Insurance: A New York-based federal inquiry into the British firm subpoenas California records of its dealings with the former commissioner.

March 14, 2001|VIRGINIA ELLIS | TIMES STAFF WRITER

SACRAMENTO — A New York federal task force investigating Lloyd's of London has broadened its probe to California, where it has subpoenaed records and conducted interviews on the insurance giant's relationship with former regulator Chuck Quackenbush.

The focus of the California probe is a $400,000 payment that Lloyd's made to the state after the former state insurance commissioner took the British insurer's side in a fraud suit.

A federal grand jury subpoena ordered the department to produce all its records relating to the transaction, including documents showing that Quackenbush's staff produced a phony invoice to hide the payment by characterizing it as a bill for "educational briefings."

State officials, who asked not to be identified, said federal investigators have removed seven boxes of files from the department's executive offices.

A team that includes two assistant U.S. attorneys from New York, Michael Taybak and Barbara Guss, and a postal inspector began interviewing witnesses this week.

Among those questioned were lawyers in the department's San Francisco office who had knowledge of the transaction, and former Deputy Insurance Commissioner George Grays.

Grays is awaiting sentencing after pleading guilty to charges that he engaged in a kickback scheme.
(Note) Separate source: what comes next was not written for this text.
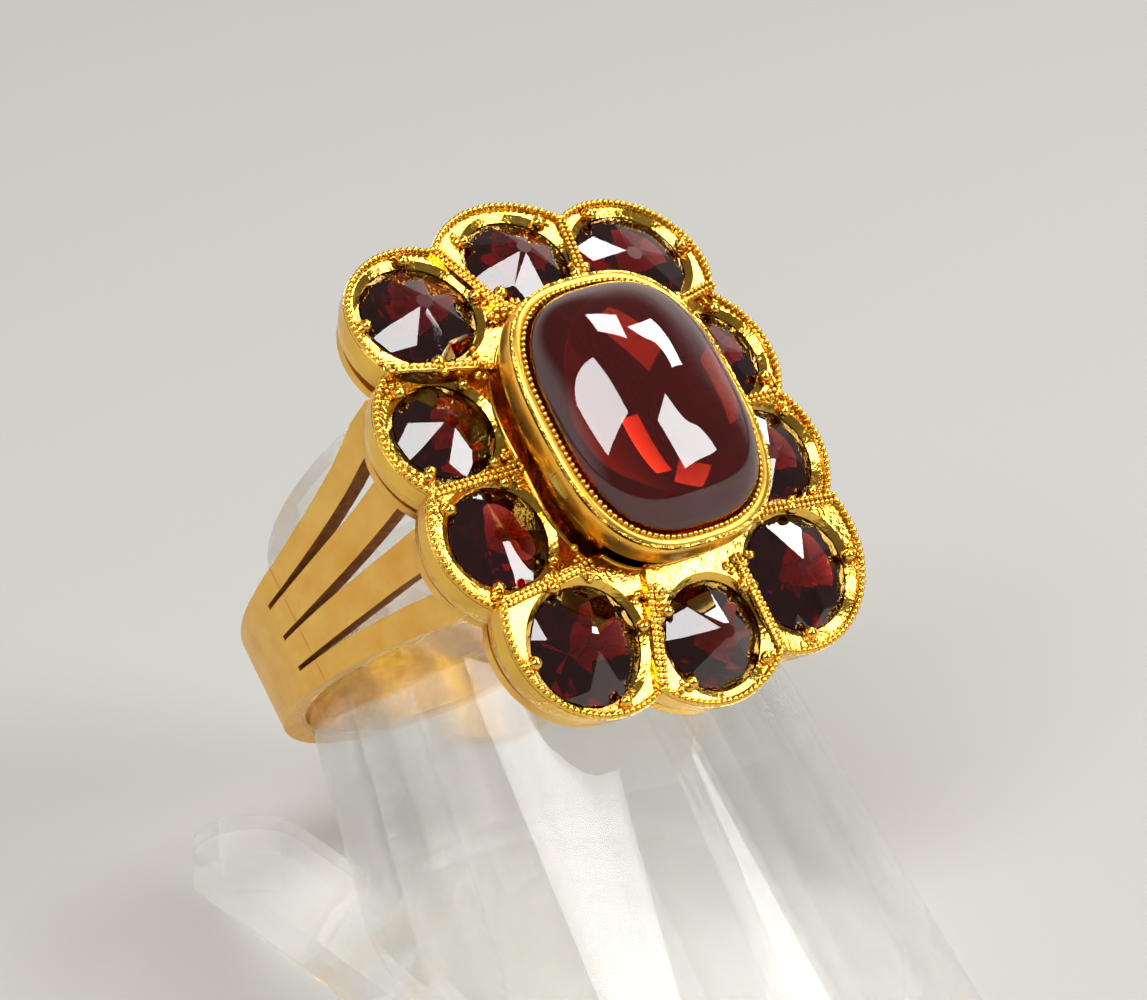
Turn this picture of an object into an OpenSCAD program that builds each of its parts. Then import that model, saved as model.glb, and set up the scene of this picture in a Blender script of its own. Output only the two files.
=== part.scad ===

He has become a government witness in a separate investigation of Quackenbush's activities being conducted by a task force that includes the Sacramento office of the FBI, the U.S. attorney's office and the California attorney general.

That investigation was launched shortly after Quackenbush was forced to resign, following disclosures that he had allowed insurance companies to donate to foundations he created rather than face fines for mishandling Northridge earthquake claims.

The assets of one of the foundations were used to create public service television commercials designed to increase his political visibility.

U.S. attorneys' offices in New York and Sacramento and spokesmen for the California Insurance Department declined to comment about the latest subpoenas.

An attorney for Lloyd's confirmed that it received a request from the New York task force to produce documents relating to the California transaction.

"We are fully cooperating with the inquiry by Mr. Taybak's office," said Joseph P. Gunset, general counsel for U.S. regulatory affairs for Lloyd's.

The New York task force began its probe of Lloyd's in 1996, after American investors complained that the British insurer had sought their investment without adequately disclosing that it faced costly asbestos claims that were likely to increase.

As a result, many American investors in Lloyd's were forced to pay millions of dollars to the insurer when it did not have the assets to meet all its claims.

In California, the Department of Corporations sued Lloyd's, claiming it had defrauded American investors and sold securities that should have been registered under state law.

Quackenbush hired a prominent law firm to file petitions for him to intervene on Lloyd's behalf in the corporations case and in several other private lawsuits. The corporations case eventually was dismissed on a technicality.

At Quackenbush's request, Lloyd's subsequently paid $400,000 to the Department of Insurance. The money was used to reimburse the department for the legal fees Quackenbush incurred when he sided with Lloyd's.

"Now that the U.S. Justice Department's criminal investigation of Lloyd's has extended its reach to California, we expect it to finally uncover the long concealed Quackenbush-Lloyd's alliance," said Jeffrey Peterson, executive director of a group representing disgruntled Lloyd's investors.